Turkish President Recep Tayyip Erdogan says militants from the Kurdish People's Protection Units (YPG) have not fully withdrawn from border areas of the so-called safe zone in northern Syria as specified in the agreements with Russia and the United States, and that US forces are still carrying out joint patrols with the militants.

“We know that there are still terrorists in the planned safe zone. These areas are not cleared of terrorists. Terrorists have not been taken out of either (the northwestern Syrian cities of) Tal Rifaat or Manbij,” Erdogan told a parliamentary group meeting of the ruling Justice and Development Party (AK Party) in the capital Ankara on Tuesday.

He added that the militants beyond the safe zone borders were organizing attacks on Turkish security forces.

“We will not be an onlooker to this situation. We will do what is necessary as we did before.

“Turkey will continue its fight until the last terrorist is neutralized in Turkey, Syria and Iraq,” Erdogan said.

The Turkish president highlighted that Ankara would abide by its deals as long as Washington and Moscow kept their promises.

Erdogan said that US forces were still holding joint patrols with the YPG militants inside the 30-kilometers border strip from which the Kurdish forces were supposed to withdraw.

“How can we explain America holding patrols with terrorist organizations in this region even though they made the decision to withdraw? This is not in our agreement,” he said.

He also criticized the US for being insincere regarding Turkey’s anti-terror efforts.

"We have been subjected to a hidden embargo for fighting against terrorists,” Erdogan said, referring to some western countries' refusal to sell weapons and other devices in the wake of the Turkish cross-border incursion into northern Syria.

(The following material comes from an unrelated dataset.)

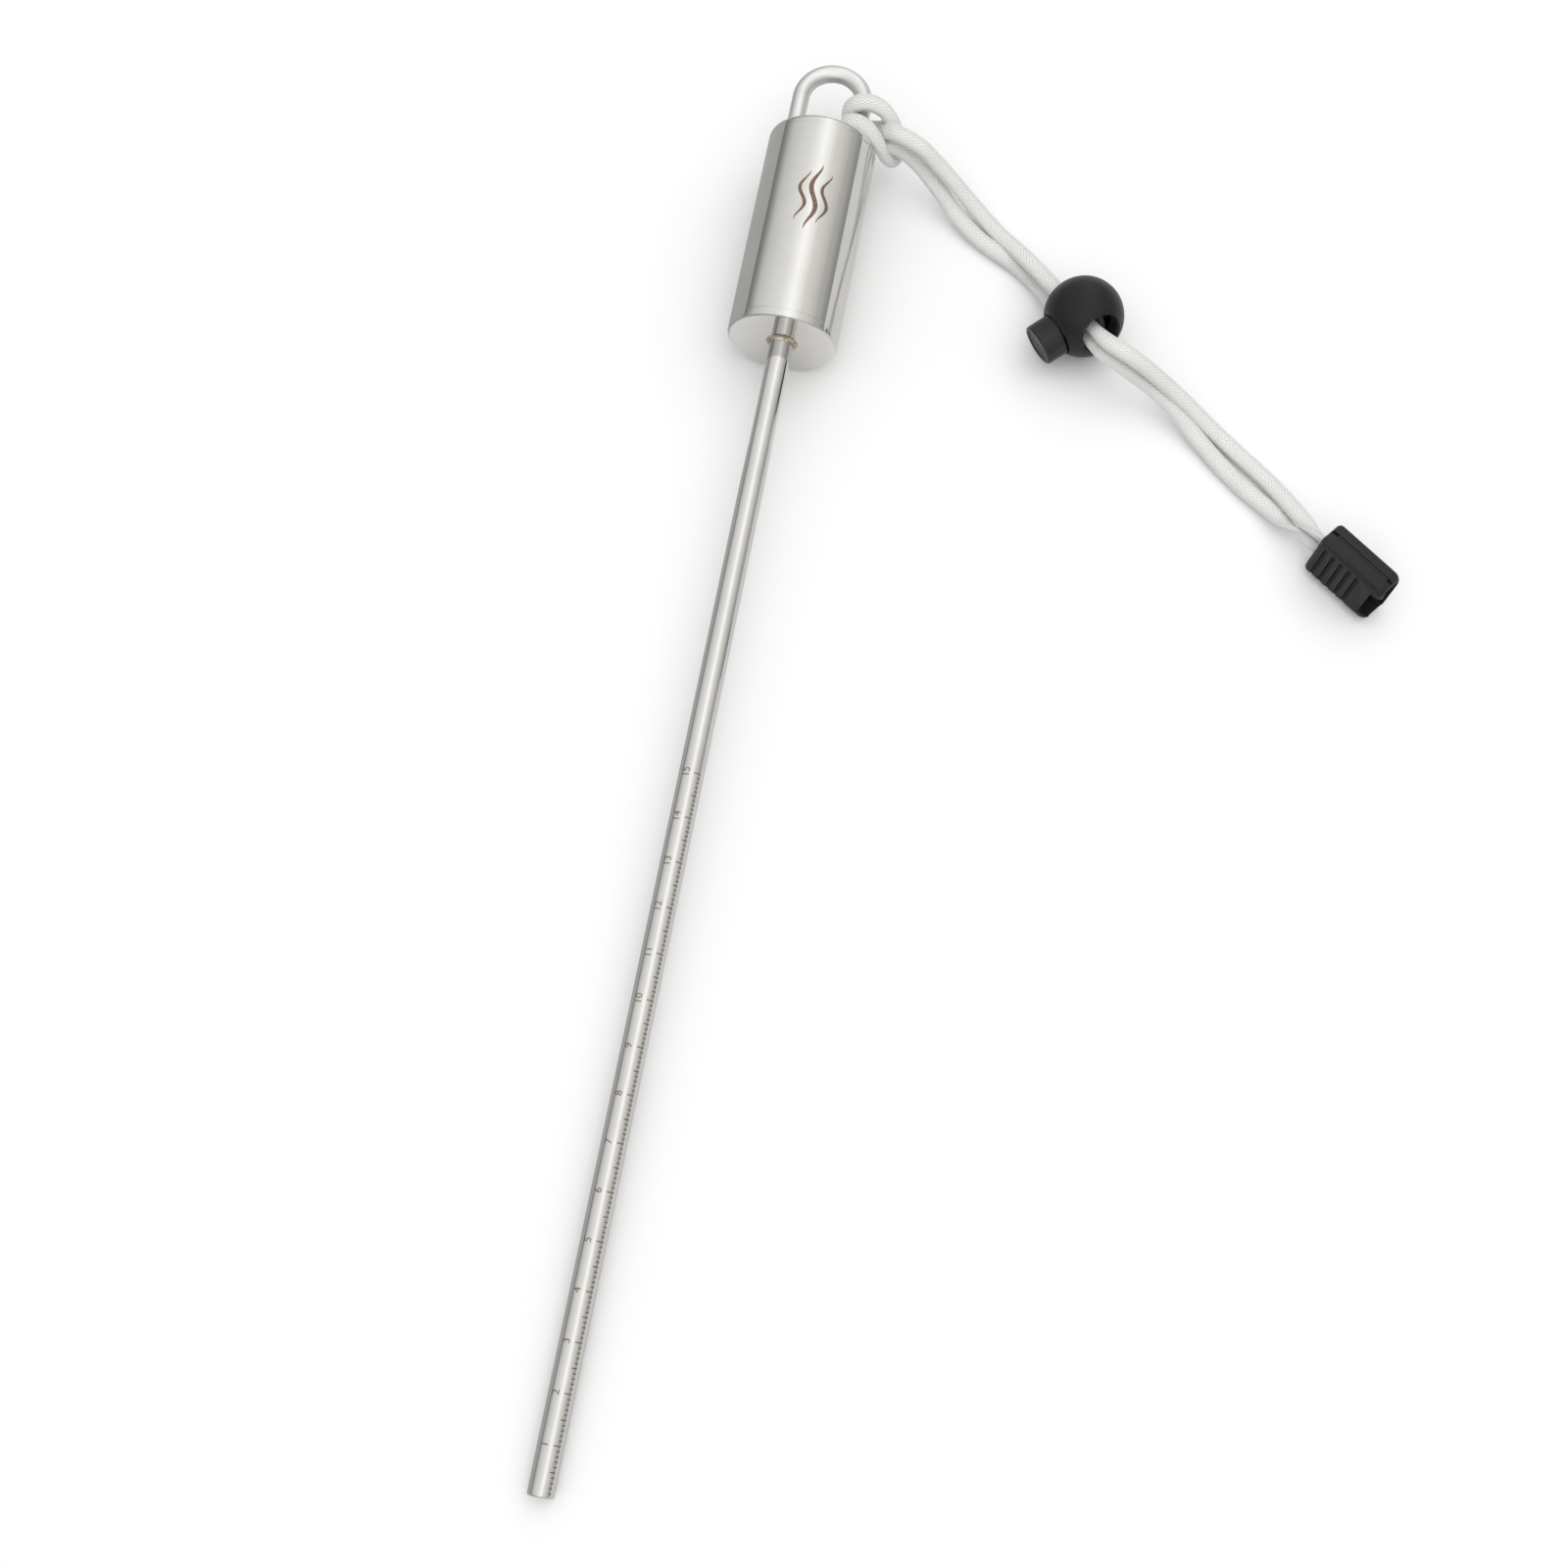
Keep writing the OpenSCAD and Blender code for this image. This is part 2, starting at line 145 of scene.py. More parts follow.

Turkey, Russia conduct 2nd round of joint Syria patrols

Also on Tuesday, Turkish and Russian troops in armored vehicles conducted the second round of joint patrols in northern Syria near the Kurdish-populated town of Kobani, officially Ayn al-Arab, under a deal that has forced YPG militants away from Turkey's border.

According to Turkey's Defense Ministry, Turkish and Russian military elements and unmanned aerial vehicles (UAVs) participated in the patrol, which lasted two hours.

Syrian army starts deploying units to Qamishli 

Meanwhile, Syria’s official news agency SANA reported that units of government forces are being deployed to the eastern countryside of the northeastern Syrian city of Qamishli on the border with Turkey in the face of a cross-border incursion by Turkish army troops and their allied militants against Kurdish YPG forces.

Syrian government forces are seen in the eastern country side of Syria’s northeastern city of Qamishli on the border with Turkey on November 5, 2019. (Photo by SANA)

On October 22, Russian President Vladimir Putin and his Turkish counterpart signed a memorandum of understanding that asserted YPG militants must withdraw from the Turkish-controlled "safe zone" in northeastern Syria within 150 hours, after which Ankara and Moscow will run joint patrols around the area.

The announcement was made hours before a US-brokered five-day truce between Turkish and Kurdish-led forces was due to expire.

On October 9, Turkish military forces and Ankara-backed militants launched a long-threatened cross-border invasion of northeastern Syria in a declared attempt to push YPG militants from border areas.

Ankara views the US-backed YPG as a terrorist organization tied to the homegrown Kurdistan Workers' Party (PKK), which has been seeking an autonomous Kurdish region in Turkey since 1984. The YPG constitutes the backbone of the Kurdish-dominated so-called Syrian Democratic Forces (SDF).